__Directions for this task__. Repeat all of the data precisely.

=== Available data ===

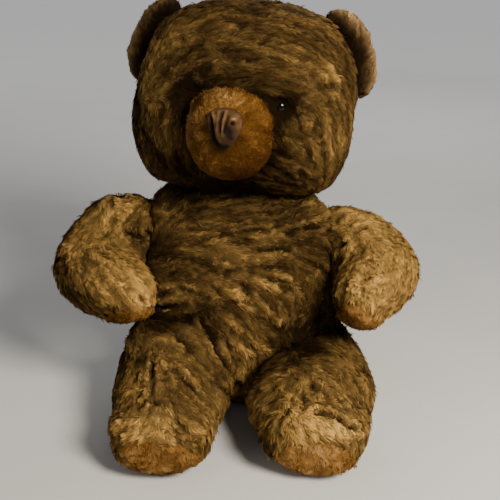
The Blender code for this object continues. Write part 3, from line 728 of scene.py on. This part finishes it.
# Local spots: place and reach in mm, then what they add to the tone in hundredths, to the form in tenths of a mm, and
# to the length, as a share, and the lift in hundredths. Their tones are partly the pile's own colour, and partly
# painted shade round the eyes, under the chin, in the armpits and beside the arms, and painted light on the feet and
# hands.
Spot = namedtuple("Spot", "x y z reach tone rise longer lift", defaults=(0, 0, 0))
SPOTS = {
    "head": (
        (-29,-8,206, 9,-40,-10,-10), (-58,14,188, 26,0,28), (-50,14,160, 14,0,15), (-50,12,150, 13,0,40),
        (-38,20,250, 16,0,35), (29,-13,203, 6.5,-30,-10,-10), (45,-14,190, 14,-2,5,10,15), (56,-2,224, 12,10),
        (-52,0,190, 18,-7), (-35,-8,180, 12,10), (-1,12,143, 16,-25), (9,-12,206, 5,-20,-8),
        (-31,-9,213, 5,-10,15,70,15), (30,-14,210, 5,0,15,60,15),
    ),
    "torso": (
        (-45,12,102, 13,-10), (15,-6,76, 16,8,0,10,3), (6,-16,45, 12,12,0,20,8), (54,-4,57, 16,-15),
        (1,16,128, 11,6), (12,12,120, 10,-13), (-18,14,127, 8,14), (-40,2,88, 7,10), (-52,18,114, 18,0,70),
        (-54,14,90, 18,-10,80), (-60,6,82, 13,-10,80), (-60,8,93, 10,-10,50), (-54,4,74, 10,-10,60),
        (60,18,114, 18,0,80), (60,14,88, 20,-15,90), (62,8,56, 14,-30,110), (54,26,128, 13,0,90),
        (-50,26,127, 12,0,80), (-46,32,138, 13,-25,120,10,5),
    ),
    "arm_right": (
        (-68,14,98, 12,-10,40), (-64,6,88, 11,-10,50), (-60,-39,97, 14,12), (-106,-22,99, 14,-18),
        (-94,-33,88, 11,-14), (-62,12,108, 10,-20), (-62,30,130, 11,0,50,10,10), (-78,30,131, 11,0,45,0,2),
        (-91,28,128, 9,0,35,-5), (-55,22,107, 9,-20), (-61,16,116, 12,-8,65,10,6), (-62,6,106, 11,-8,55,10,6),
        (-60,-4,98, 10,0,25),
    ),
    "arm_left": (
        (88,-36,100, 18,6), (116,0,104, 26,0,30), (66,28,126, 12,0,50,10,10), (64,11,90, 10,-25),
        (68,12,95, 12,0,40), (64,4,76, 11,-20,40),
    ),
    "leg_right": (
        (-22,-35,59, 14,-10), (-66,-18,60, 13,0,60), (-58,-10,66, 10,0,40), (-47,-102,36, 14,34,20,-15),
        (-20,-97,38, 9,8,10), (-66,-94,37, 9,18,5), (-9,-52,28, 20,0,45), (-19,-90,30, 16,0,25),
        (-8,-45,43, 9,-20), (-25,-100,33, 8,-6),
    ),
    "leg_left": (
        (44,-100,40, 14,44,20,-15), (13,-52,27, 20,0,70), (22,-88,28, 16,0,30), (62,-99,36, 9,42,25,-15),
        (29,-89,44, 9,16), (58,-88,49, 10,-6,20), (40,-30,53, 9,-15), (65,-100,33, 7,-10), (77,-67,39, 10,-6),
        (66,4,48, 13,-20,60),
    ),
}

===

__Written solution__.
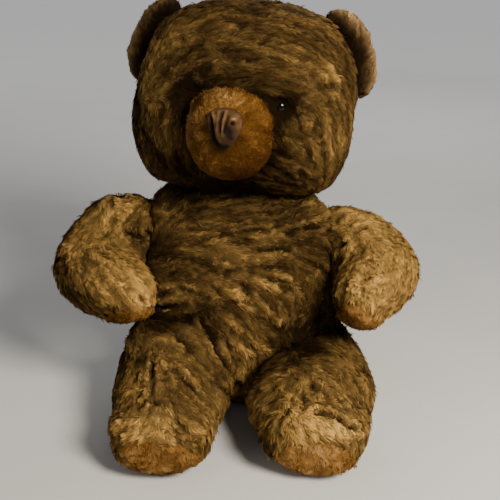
The Blender code for this object continues. Write part 3, from line 728 of scene.py on. This part finishes it.
# Local spots: place and reach in mm, then what they add to the tone in hundredths, to the form in tenths of a mm, and
# to the length, as a share, and the lift in hundredths. Their tones are partly the pile's own colour, and partly
# painted shade round the eyes, under the chin, in the armpits and beside the arms, and painted light on the feet and
# hands.
Spot = namedtuple("Spot", "x y z reach tone rise longer lift", defaults=(0, 0, 0))
SPOTS = {
    "head": (
        (-29,-8,206, 9,-40,-10,-10), (-58,14,188, 26,0,28), (-50,14,160, 14,0,15), (-50,12,150, 13,0,40),
        (-38,20,250, 16,0,35), (29,-13,203, 6.5,-30,-10,-10), (45,-14,190, 14,-2,5,10,15), (56,-2,224, 12,10),
        (-52,0,190, 18,-7), (-35,-8,180, 12,10), (-1,12,143, 16,-25), (9,-12,206, 5,-20,-8),
        (-31,-9,213, 5,-10,15,70,15), (30,-14,210, 5,0,15,60,15),
    ),
    "torso": (
        (-45,12,102, 13,-10), (15,-6,76, 16,8,0,10,3), (6,-16,45, 12,12,0,20,8), (54,-4,57, 16,-15),
        (1,16,128, 11,6), (12,12,120, 10,-13), (-18,14,127, 8,14), (-40,2,88, 7,10), (-52,18,114, 18,0,70),
        (-54,14,90, 18,-10,80), (-60,6,82, 13,-10,80), (-60,8,93, 10,-10,50), (-54,4,74, 10,-10,60),
        (60,18,114, 18,0,80), (60,14,88, 20,-15,90), (62,8,56, 14,-30,110), (54,26,128, 13,0,90),
        (-50,26,127, 12,0,80), (-46,32,138, 13,-25,120,10,5),
    ),
    "arm_right": (
        (-68,14,98, 12,-10,40), (-64,6,88, 11,-10,50), (-60,-39,97, 14,12), (-106,-22,99, 14,-18),
        (-94,-33,88, 11,-14), (-62,12,108, 10,-20), (-62,30,130, 11,0,50,10,10), (-78,30,131, 11,0,45,0,2),
        (-91,28,128, 9,0,35,-5), (-55,22,107, 9,-20), (-61,16,116, 12,-8,65,10,6), (-62,6,106, 11,-8,55,10,6),
        (-60,-4,98, 10,0,25),
    ),
    "arm_left": (
        (88,-36,100, 18,6), (116,0,104, 26,0,30), (66,28,126, 12,0,50,10,10), (64,11,90, 10,-25),
        (68,12,95, 12,0,40), (64,4,76, 11,-20,40),
    ),
    "leg_right": (
        (-22,-35,59, 14,-10), (-66,-18,60, 13,0,60), (-58,-10,66, 10,0,40), (-47,-102,36, 14,34,20,-15),
        (-20,-97,38, 9,8,10), (-66,-94,37, 9,18,5), (-9,-52,28, 20,0,45), (-19,-90,30, 16,0,25),
        (-8,-45,43, 9,-20), (-25,-100,33, 8,-6),
    ),
    "leg_left": (
        (44,-100,40, 14,44,20,-15), (13,-52,27, 20,0,70), (22,-88,28, 16,0,30), (62,-99,36, 9,42,25,-15),
        (29,-89,44, 9,16), (58,-88,49, 10,-6,20), (40,-30,53, 9,-15), (65,-100,33, 7,-10), (77,-67,39, 10,-6),
        (66,4,48, 13,-20,60),
    ),
}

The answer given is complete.